Both the line containing "place('flush_knob', flushKnob(), WHITE);" and the line containing "zip(*points))), Vector(map(max, zip(*points)))" belong in the answer, along with every line between them; print exactly those.

╔══

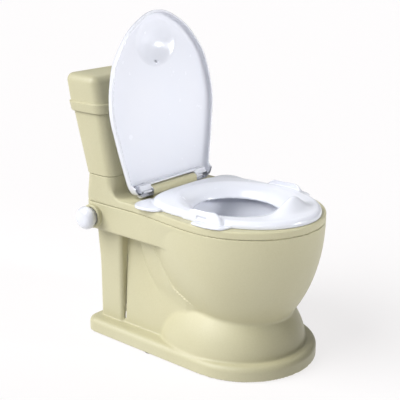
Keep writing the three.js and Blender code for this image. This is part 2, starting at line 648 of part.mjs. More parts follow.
function squeakerHousing() {
  const { radius, wall, end, floor, front } = HOUSING;
  const cup = rod(radius, onKnobAxis(-end), onKnobAxis(-front), 20);
  const ears = housingEars.map(([y, z]) => rod(3.5, [-front, y, z], [3 - front, y, z], 12));
  const straps = housingEars.map(([y, z]) => {
    const strap = new THREE.BoxGeometry(3, 6, HOUSING.earReach);
    strap.rotateX(Math.atan2(KNOB.y - y, z - KNOB.z));
    return solid(strap.translate(1.5 - front, (y + KNOB.y) / 2, (z + KNOB.z) / 2));
  });
  const chamber = rod(radius - wall, onKnobAxis(-end - floor), onKnobAxis(-front - 1), 20);
  const airHole = rod(2.5, onKnobAxis(1 - end), onKnobAxis(-end - floor - 1), 12);
  const holes = housingEars.map(([y, z]) => rod(1.5, [-100, y, z], [-85, y, z], 10));
  return cut(join(cup, ...ears, ...straps), chamber, airHole, ...holes);
}

function housingScrew([y, z]) {
  return join(rod(2.8, [-90.2, y, z], [-88.2, y, z], 14), rod(1.2, [-99, y, z], [-89, y, z], 10));
}

function deckScrew([x, y]) {
  return join(rod(3.9, [x, y, 183.5], [x, y, 186.5], 12), rod(1.9, [x, y, 186], [x, y, 233], 8));
}

const foot = ([x, y]) => rod(FOOT_RADIUS, [x, y, 0], [x, y, 4.7], 14);

// ---------------------------------------------------------------- assembly
place('base_shell', baseShell(), GREEN);
place('deck', deck(), GREEN);
place('tank_body', tankBody(), GREEN);
place('tank_cover', tankCover(), GREEN);
place('seat_ring', seatRing(), WHITE);
place('pot', pot(), WHITE);

const lidPiece = place('lid', lid(), WHITE);
lidPiece.position.set(0, HINGE.y, HINGE.z);
lidPiece.rotation.x = THREE.MathUtils.degToRad(90 - LID.lean);
place('hinge_pin_left', hingePin(-1), STEEL);
place('hinge_pin_right', hingePin(1), STEEL);

place('flush_knob', flushKnob(), WHITE);
place('knob_stem', knobStem(), WHITE);
place('stem_clip', stemClip(), STEEL);
place('return_spring', returnSpring(), STEEL);
place('squeaker_bellows', bellows(), RUBBER);
place('squeaker_housing', squeakerHousing(), WHITE);
housingEars.forEach((spot, i) => place(`housing_screw_${i + 1}`, housingScrew(spot), STEEL));
DECK_SCREW_SPOTS.forEach((spot, i) => place(`deck_screw_${i + 1}`, deckScrew(spot), STEEL));
FEET_SPOTS.forEach((spot, i) => place(`foot_${i + 1}`, foot(spot), RUBBER));

export default group;
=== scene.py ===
"""Potty training chair shaped like a small toilet, in the frame of its CAD.

The moulded pieces are described by distance fields in millimetres, negative inside, and meshed on a
regular grid. The tank, its cover, the pot, the knob and the feet are built ring by ring.
"""

import math

import bpy
import numpy as np
from mathutils import Matrix, Vector


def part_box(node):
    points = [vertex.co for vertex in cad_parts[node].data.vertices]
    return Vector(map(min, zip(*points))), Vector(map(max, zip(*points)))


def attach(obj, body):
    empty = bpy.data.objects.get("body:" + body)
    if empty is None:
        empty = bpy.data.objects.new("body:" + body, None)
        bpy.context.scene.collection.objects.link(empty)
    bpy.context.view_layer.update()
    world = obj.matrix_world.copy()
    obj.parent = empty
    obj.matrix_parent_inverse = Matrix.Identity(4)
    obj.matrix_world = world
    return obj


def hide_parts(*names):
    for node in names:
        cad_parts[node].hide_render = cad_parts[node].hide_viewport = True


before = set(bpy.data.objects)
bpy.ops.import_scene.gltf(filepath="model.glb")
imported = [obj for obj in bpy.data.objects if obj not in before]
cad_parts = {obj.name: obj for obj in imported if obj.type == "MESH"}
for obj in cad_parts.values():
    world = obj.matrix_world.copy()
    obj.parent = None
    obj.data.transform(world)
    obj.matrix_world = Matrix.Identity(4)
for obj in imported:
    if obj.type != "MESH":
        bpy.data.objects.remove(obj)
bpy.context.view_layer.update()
MM = 0.001


def edges_of(node):
    """Lowest and highest corner of a CAD node, in millimetres."""
    low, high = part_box(node)
    return [c / MM for c in low], [c / MM for c in high]


def heights_of(node):
    low, high = edges_of(node)
    return low[2], high[2]


def middle_of(node):
    """The middle of a CAD node, seen from above."""
    low, high = edges_of(node)
    return (low[0] + high[0]) / 2, (low[1] + high[1]) / 2


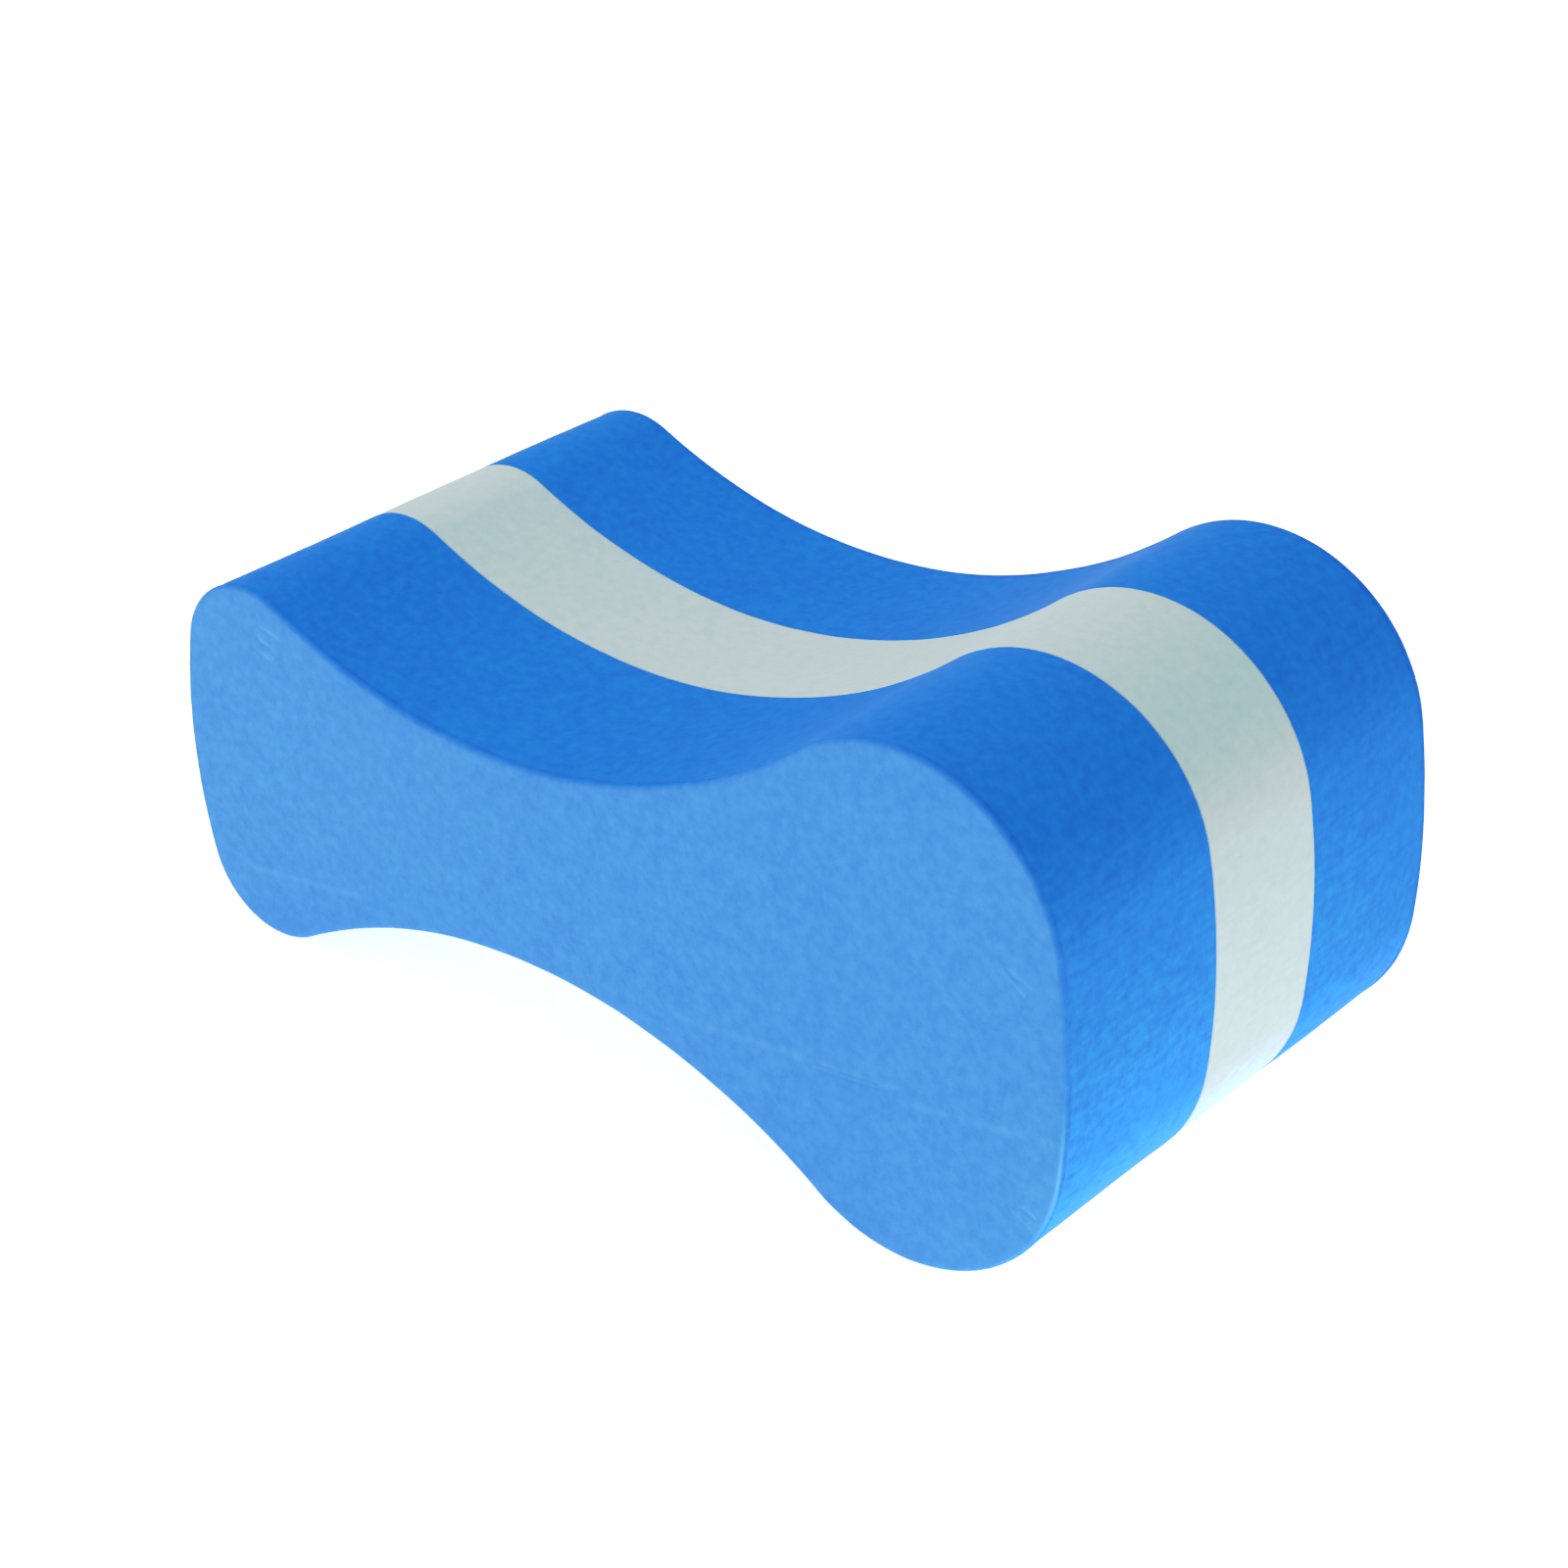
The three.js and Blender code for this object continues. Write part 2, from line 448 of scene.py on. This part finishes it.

╚══

:: FULL RESPONSE ::
place('flush_knob', flushKnob(), WHITE);
place('knob_stem', knobStem(), WHITE);
place('stem_clip', stemClip(), STEEL);
place('return_spring', returnSpring(), STEEL);
place('squeaker_bellows', bellows(), RUBBER);
place('squeaker_housing', squeakerHousing(), WHITE);
housingEars.forEach((spot, i) => place(`housing_screw_${i + 1}`, housingScrew(spot), STEEL));
DECK_SCREW_SPOTS.forEach((spot, i) => place(`deck_screw_${i + 1}`, deckScrew(spot), STEEL));
FEET_SPOTS.forEach((spot, i) => place(`foot_${i + 1}`, foot(spot), RUBBER));

export default group;
=== scene.py ===
"""Potty training chair shaped like a small toilet, in the frame of its CAD.

The moulded pieces are described by distance fields in millimetres, negative inside, and meshed on a
regular grid. The tank, its cover, the pot, the knob and the feet are built ring by ring.
"""

import math

import bpy
import numpy as np
from mathutils import Matrix, Vector


def part_box(node):
    points = [vertex.co for vertex in cad_parts[node].data.vertices]
    return Vector(map(min, zip(*points))), Vector(map(max, zip(*points)))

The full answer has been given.